Na segunda noite de festival, foi a vez de discutir a “poesia híbrida na cena” como tema suleador das potentes performances. Diferentemente do primeiro dia, o foco torna-se a construção do discurso e da subjetividade negra (assista aqui). “Pretofagia – o plot”, de Yuri Cruz, questiona o lugar do corpo negro e sua resistência. Acompanho o projeto desde a sua ocupação no Centro Cultural Hélio Oiticica e assisti-lo no formato de vídeo deu mais uma camada ao sensível trabalho. Com um texto poderoso e cortante, mergulhamos nas experimentações do artista que conta a história dos corpos subjetivos que carregamos em nós. O uso da máscara como metáfora das estratégias de sobrevivência, além de dialogar com o intelectual e psiquiatra Franz Fanon, abre espaço para pensar a estética das máscaras africanas.

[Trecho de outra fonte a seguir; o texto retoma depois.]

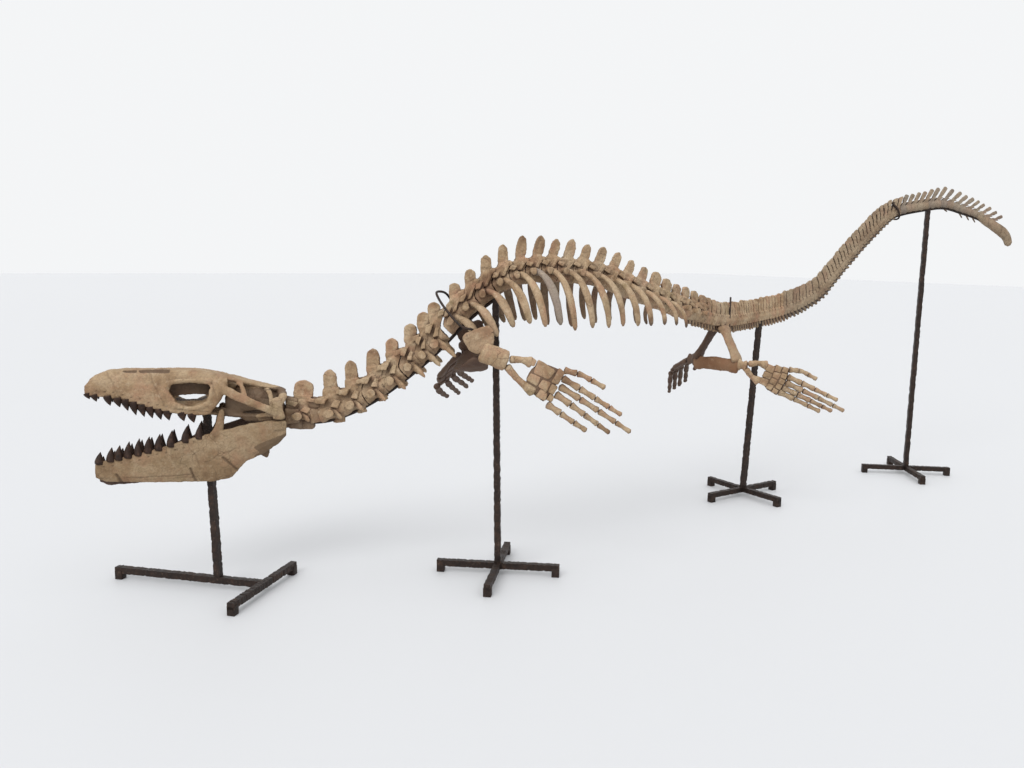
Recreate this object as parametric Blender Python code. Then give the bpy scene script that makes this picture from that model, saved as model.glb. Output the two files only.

Em “O preto bonito está cagando para você, Madame!” de Médrick Varioux, expõe-se a relação da negritude com a construção ocidental. As reflexões sobre o devir negro suscitadas e os incômodos gerados ampliaram as camadas do encenado. Se quer desestabilizar os lugares estanques e universalizantes destinados aos corpos negros, para em movimento, chegar em uma narrativa pluriversal. O jogo de câmera e edição também fizeram a diferença no resultado final.
Carolina Aza fechou a noite com “Sobre pesos e balanças”. O texto alternante entre o lírico e dramático sobre o entre-lugar do ser negro na dinâmica da necropolítica. Propondo-se a um despir-se do olhar ocidental, evidencia as fraturas existenciais dessa experiência num processo curativo pela palavra. O trabalho de figurino e arte complementaram o recorte estético.

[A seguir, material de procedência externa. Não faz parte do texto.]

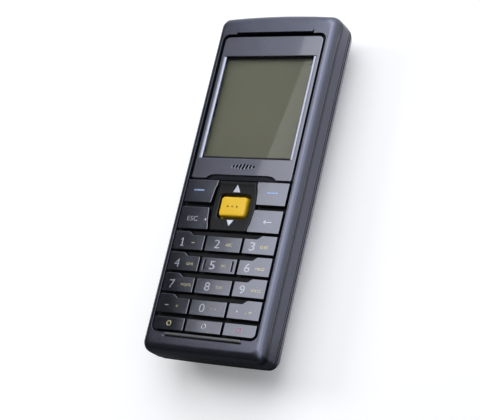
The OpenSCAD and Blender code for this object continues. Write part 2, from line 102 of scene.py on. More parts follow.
# %% [markdown]
# ## Effects that several finishes share
#
# Real plastic and paint are never one flat value. Each effect is a node group that is built once: a fine
# moulded grain, slow drifts of tone, the greasy patches that hands leave, the flakes in metallic paint, and a
# drift with a painted shade along the crease of the shell.
# They read Object coordinates, so they stay with the piece from every side.
#
# %% Node helpers
def feed(node, inputs):
    """Gives each input a plain value, an output socket to read, or the first output of another node."""
    for key, value in dict(inputs).items():
        if isinstance(value, bpy.types.Node):
            value = value.outputs[0]
        if isinstance(value, bpy.types.NodeSocket):
            node.id_data.links.new(value, node.inputs[key])
        else:
            node.inputs[key].default_value = value


def add_node(tree, kind, inputs=(), **settings):
    """A node of that kind with its settings and inputs."""
    made = tree.nodes.new("ShaderNode" + kind)
    for key, value in settings.items():
        setattr(made, key, value)
    feed(made, inputs)
    return made


def reckon(tree, operation, a, b=0.5):
    """A Math node that works on two numbers."""
    return add_node(tree, "Math", {0: a, 1: b}, operation=operation)


def spread(tree, value, span=(0, 1), levels=(0, 1), **settings):
    """A Map Range node: it takes a value from its span to the range between two levels."""
    return add_node(tree, "MapRange", {"Value": value, "From Min": span[0], "From Max": span[1],
                                       "To Min": levels[0], "To Max": levels[1]}, **settings)


def make_group(name, inputs):
    """A node group with float inputs of these names and default values, and one output."""
    tree = bpy.data.node_groups.new(name, "ShaderNodeTree")
    for key, value in inputs.items():
        tree.interface.new_socket(key, in_out="INPUT", socket_type="NodeSocketFloat").default_value = value
    tree.interface.new_socket("Value", in_out="OUTPUT", socket_type="NodeSocketFloat")
    return tree, tree.nodes.new("NodeGroupInput").outputs, tree.nodes.new("NodeGroupOutput")


# %% Effects
NOISE_SPAN = (0.32, 0.68)


def pattern_group(name, kind, scale, low, high, values=(), span=NOISE_SPAN, stretch=(1, 1, 1)):
    """A texture on Object coordinates, in grains per millimetre, whose red part is spread from its span to
    the range between low and high."""
    tree, start, end = make_group(name, {"Scale": scale, "Low": low, "High": high})
    place = add_node(tree, "TexCoord").outputs["Object"]
    turned = add_node(tree, "Mapping", {"Vector": place, "Scale": stretch})
    size = reckon(tree, "MULTIPLY", start["Scale"], 1 / MM)
    texture = add_node(tree, kind, {"Vector": turned, "Scale": size, **dict(values)})
    red = add_node(tree, "SeparateColor", {0: texture.outputs["Color"]})
    feed(end, {0: spread(tree, red, span, (start["Low"], start["High"]))})
    return tree


def painted_crease_shade_group(middle, reach, depth):
    """Tone drift, times a painted shade along the crease valley: the painted shade is full at the middle
    height and gone at its reach.
    """
    tree, start, end = make_group("Drift with painted crease shade", {"Low": 0.94, "High": 1.06})
    drift = add_node(tree, "Group", node_tree=DRIFT)
    feed(drift, {"Low": start["Low"], "High": start["High"]})
    parts = add_node(tree, "SeparateXYZ", {0: add_node(tree, "TexCoord").outputs["Object"]})
    away = reckon(tree, "ABSOLUTE", reckon(tree, "SUBTRACT", parts.outputs["Z"], middle * MM))
    shade = spread(tree, away, (0, reach * MM), (1 - depth, 1), interpolation_type="SMOOTHSTEP")
    feed(end, {0: reckon(tree, "MULTIPLY", drift, shade)})
    return tree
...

A programação continua até 08 de dezembro, diariamente a partir das 19:30. Nesta quarta, o tema é “Mulher negra”, com as performances “Amor Preta”, de Adrielle Vieira; “Super Maria”, de Som de Preta; e “Rosas Negras”, de Fabíola Nansurê. No total, serão 26 performances de artistas e coletivos negros de diferentes partes do país. Após a exibição dos experimentos teatrais, eu e o ator e crítico teatral Guilherme Riniz fazemos a interface crítica sobre as produções.
No dia 07, às 15h, acontece uma roda de conversa sobre as perspectivas futuras para o fomento e difusão de artes negras da cena. Além disso, o festival está promovendo o intercâmbio formativo a espelho do movimento ao movimento criado pelo Teatro Experimental do Negro (TEN), visando inspirar e fortalecer a criação de novas narrativas a nível nacional e internacional.